On the other hand, the kinds of crises and experiences that are possible in Sims 3 are still centered on a very mundane consumerist model, so it's hard to have stories about challenges other than poverty.
So what I usually imagine when I'm blue-skying about playing co-author is something between Fallout 3 and Sims 3 on the sandbox continuum, but with events that can function as motivating prompts to the player.
That would be not so much "press this button if you'd like a romantic crisis to occur soon", but "here's a world with its own built-in rules, and you can make up goals and wishes for your character, then see how they play out in this universe; you get to push that character towards big crises and successes and changes of motivation".

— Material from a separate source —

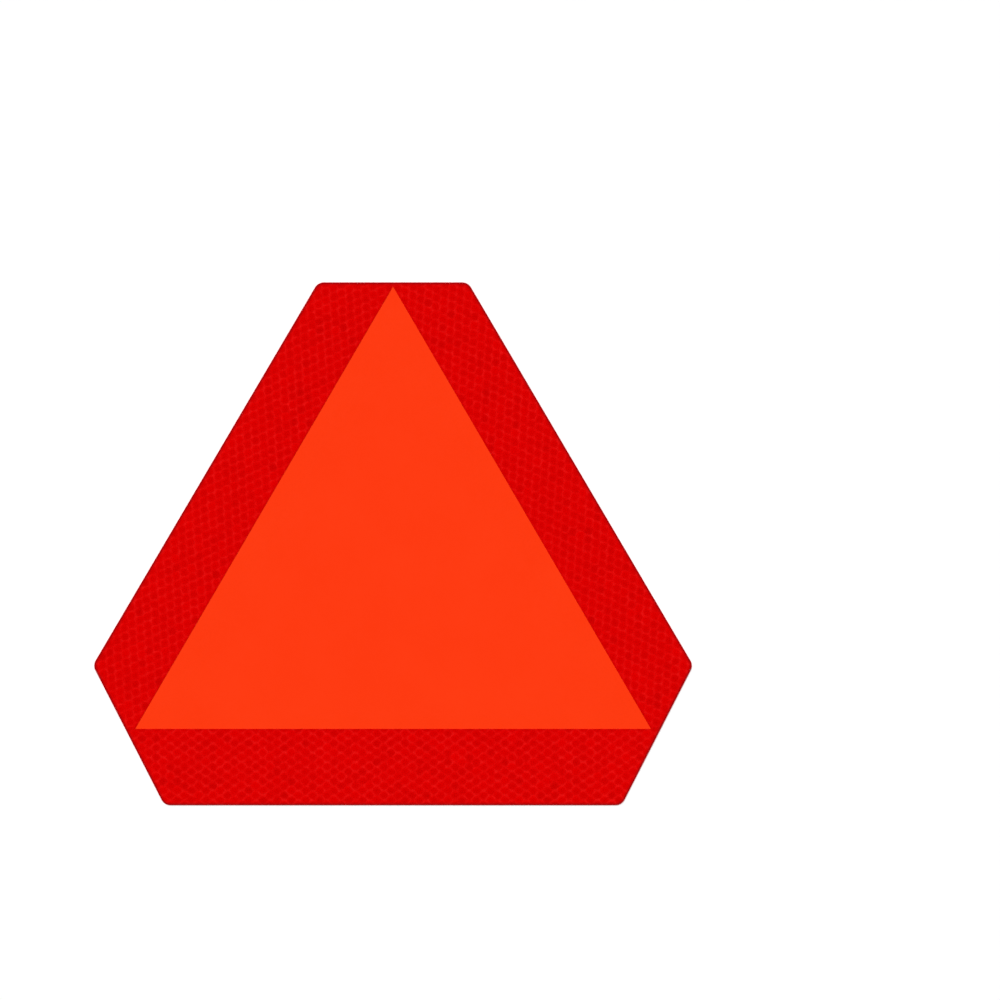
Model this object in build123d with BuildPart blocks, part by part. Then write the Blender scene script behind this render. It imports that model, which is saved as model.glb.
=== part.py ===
"""Self-adhesive slow moving vehicle emblem: a laminated sheet, 16 x 14 in.

An orange triangle is framed by three strips of red prismatic tape. All four lie
edge to edge on one white base film, whose adhesive back is covered by a release
liner. The sheet lies on its liner, face up: +Z is out of the face and +Y points
to the triangle's apex. The origin is the middle of the sheet's bounding
rectangle, on the underside of the liner. All lengths are in millimetres.
"""

from build123d import *
from math import hypot
import os

# Orange triangle
triangle_base = 350.5
triangle_height = 300.6

# Red tape around it
bottom_band = 52.0  # height of the bottom strip
apex_margin = 3.0  # red above the apex
base_corner_margin = 6.85  # red beside a base corner, along the base line
top_band = 45.6  # width of a side strip at the top edge, square to the triangle
shoulder_band = 46.75  # the same at the side corners
shoulder_rise = 43.2  # from the base line up to the side corners
corner_radius = 7.0

# Edge of the tape, pressed down where the sheet was die cut
pressed_width = 0.9
pressed_depth = 0.15

# Thicknesses
liner_thickness = 0.15
film_thickness = 0.20
tape_thickness = 0.40
triangle_thickness = 0.25

# Heights of the layers
film_base = liner_thickness
face_base = film_base + film_thickness

# Levels of the outline, from the top edge to the bottom edge
overall_height = apex_margin + triangle_height + bottom_band
top_y = overall_height / 2
apex_y = top_y - apex_margin
base_y = apex_y - triangle_height
shoulder_y = base_y + shoulder_rise
bottom_y = base_y - bottom_band


def half_width_at(level, band):
    """Half the sign's width at a level where the side strip is band wide."""
    side_length = hypot(triangle_base / 2, triangle_height)
    triangle_half = (apex_y - level) * (triangle_base / 2) / triangle_height
    return triangle_half + band * side_length / triangle_height


# Half widths at those levels. The lower side edges run from the side corners
# past the triangle's base corners to the bottom edge.
top_half = half_width_at(top_y, top_band)
shoulder_half = half_width_at(shoulder_y, shoulder_band)
base_half = triangle_base / 2 + base_corner_margin
lower_edge_slope = (shoulder_half - base_half) / shoulder_rise
bottom_half = base_half - lower_edge_slope * bottom_band

# A point this far out is beyond the sheet on every side
beyond = overall_height + shoulder_half

# The die-cut outline of the whole sheet
with BuildSketch() as outline:
    with BuildLine():
        Polyline(
            (-top_half, top_y),
            (top_half, top_y),
            (shoulder_half, shoulder_y),
            (bottom_half, bottom_y),
            (-bottom_half, bottom_y),
            (-shoulder_half, shoulder_y),
            close=True,
        )
    make_face()
    fillet(outline.vertices(), radius=corner_radius)

# The orange triangle's outline
with BuildSketch() as triangle_shape:
    with BuildLine():
        Polyline(
            (-triangle_base / 2, base_y),
            (triangle_base / 2, base_y),
            (0, apex_y),
            close=True,
        )
    make_face()

# The left strip's share of the sheet: beside the triangle, above its base line
# and as far as the seam over the apex
with BuildSketch() as left_share:
    add(outline.sketch)
    with BuildLine():
        Polyline(
            (0, beyond),
            (0, apex_y),
            (-triangle_base / 2, base_y),
            (-beyond, base_y),
            (-beyond, beyond),
            close=True,
        )
    make_face(mode=Mode.INTERSECT)

with BuildSketch() as right_share:
    mirror(left_share.sketch, about=Plane.YZ)

# The bottom strip's share of the sheet: all that lies below the base line
with BuildSketch() as bottom_share:
    add(outline.sketch)
    with BuildLine():
        Polyline(
            (-beyond, base_y),
            (beyond, base_y),
            (beyond, -beyond),
            (-beyond, -beyond),
            close=True,
        )
    make_face(mode=Mode.INTERSECT)


def on_outline(edge):
    """True for an edge that follows the sheet's outline, and not a seam."""
    middle = edge @ 0.5
    return outline.wire().distance_to(Vertex(middle.X, middle.Y, 0)) < 0.001


# Coated sheet that covers the adhesive
with BuildPart() as release_liner:
    with BuildSketch(Plane.XY):
        add(outline.sketch)
    extrude(amount=liner_thickness)
release_liner.part.label = "release_liner"

# Film that carries the coloured pieces, with its adhesive
with BuildPart() as base_film:
    with BuildSketch(Plane.XY.offset(film_base)):
        add(outline.sketch)
    extrude(amount=film_thickness)
base_film.part.label = "base_film"

# Fluorescent film, thinner than the tape around it
with BuildPart() as orange_triangle:
    with BuildSketch(Plane.XY.offset(face_base)):
        add(triangle_shape.sketch)
    extrude(amount=triangle_thickness)
orange_triangle.part.label = "orange_triangle"

# Prismatic tape, with a pressed bevel where it meets the outline
shares = {
    "left_strip": left_share,
    "right_strip": right_share,
    "bottom_strip": bottom_share,
}
strips = []
for name, share in shares.items():
    with BuildPart() as strip:
        with BuildSketch(Plane.XY.offset(face_base)):
            add(share.sketch)
        extrude(amount=tape_thickness)
        upper_face = strip.faces().sort_by(Axis.Z)[-1]
        chamfer(
            upper_face.edges().filter_by(on_outline),
            length=pressed_width,
            length2=pressed_depth,
            reference=upper_face,
        )
    strip.part.label = name
    strips.append(strip)

os.makedirs("parts", exist_ok=True)
for piece in (release_liner, base_film, orange_triangle, *strips):
    export_step(piece.part, f"parts/{piece.part.label}.step")
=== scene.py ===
"""Looks of a slow moving vehicle sign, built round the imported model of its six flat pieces.

The sign lies face up and the camera looks straight down on it. The three strips of
reflective tape get their honeycomb as real relief, and the release liner gets its
printed honeycomb as faces of their own. Flat shapes are worked out in millimetres, in
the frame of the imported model, and turned into metres where a mesh is made.
"""

import random
from math import atan2, ceil, cos, floor, hypot, pi, radians, sin

import bpy
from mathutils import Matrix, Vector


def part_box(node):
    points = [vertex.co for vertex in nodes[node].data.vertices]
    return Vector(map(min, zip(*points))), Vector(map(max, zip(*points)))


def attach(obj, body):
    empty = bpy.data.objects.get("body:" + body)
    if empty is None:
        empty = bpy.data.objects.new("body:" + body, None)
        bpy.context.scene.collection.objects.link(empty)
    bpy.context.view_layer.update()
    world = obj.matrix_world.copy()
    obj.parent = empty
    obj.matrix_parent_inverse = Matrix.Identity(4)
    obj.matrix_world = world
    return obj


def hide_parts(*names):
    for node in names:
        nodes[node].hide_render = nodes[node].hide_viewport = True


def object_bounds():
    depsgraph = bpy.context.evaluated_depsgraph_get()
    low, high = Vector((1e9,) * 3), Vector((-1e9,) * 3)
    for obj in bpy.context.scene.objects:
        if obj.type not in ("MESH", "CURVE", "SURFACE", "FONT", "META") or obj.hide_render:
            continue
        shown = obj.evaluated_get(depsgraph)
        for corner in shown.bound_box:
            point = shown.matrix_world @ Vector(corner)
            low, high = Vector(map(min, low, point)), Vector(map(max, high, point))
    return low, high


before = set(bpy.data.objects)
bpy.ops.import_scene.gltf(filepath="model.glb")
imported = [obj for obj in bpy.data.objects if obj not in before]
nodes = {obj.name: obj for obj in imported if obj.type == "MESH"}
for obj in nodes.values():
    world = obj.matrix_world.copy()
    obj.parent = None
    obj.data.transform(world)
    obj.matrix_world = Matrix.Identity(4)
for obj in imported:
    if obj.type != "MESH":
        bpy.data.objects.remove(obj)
cad_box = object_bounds()
mm = 0.001  # in metres

# The photograph's frame, and the place of the sign's bounding box in it, in pixels
photo_side = 1000
sign_width_px = 597.8
sign_centre_px = (393.0, 543.8)

# Camera: a long lens, as the photograph shows no perspective
lens_mm = 200.0
sensor_mm = 36.0

# When two places count as the same, in millimetres
same_height = 0.001
on_line = 0.01
corner_digits = 4  # decimals by which corners are told apart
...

Meanwhile, the game's rules do contain a procedural rhetoric that has its own message -- like "life in the Wasteland is unfair, and when you try to interfere in the unfairness, you very often just make things worse". The particular *way* in which the character experienced that theme, the goals he tried to pursue, the motivations he brought to it, whether he decided to give up at some point or to keep fighting the bad odds, or somehow managed in fact to overcome them despite everything -- those aspects of the story would be up to the individual player.
But I'd be pretty interested in the "push this button for a romantic crisis" game too, honestly.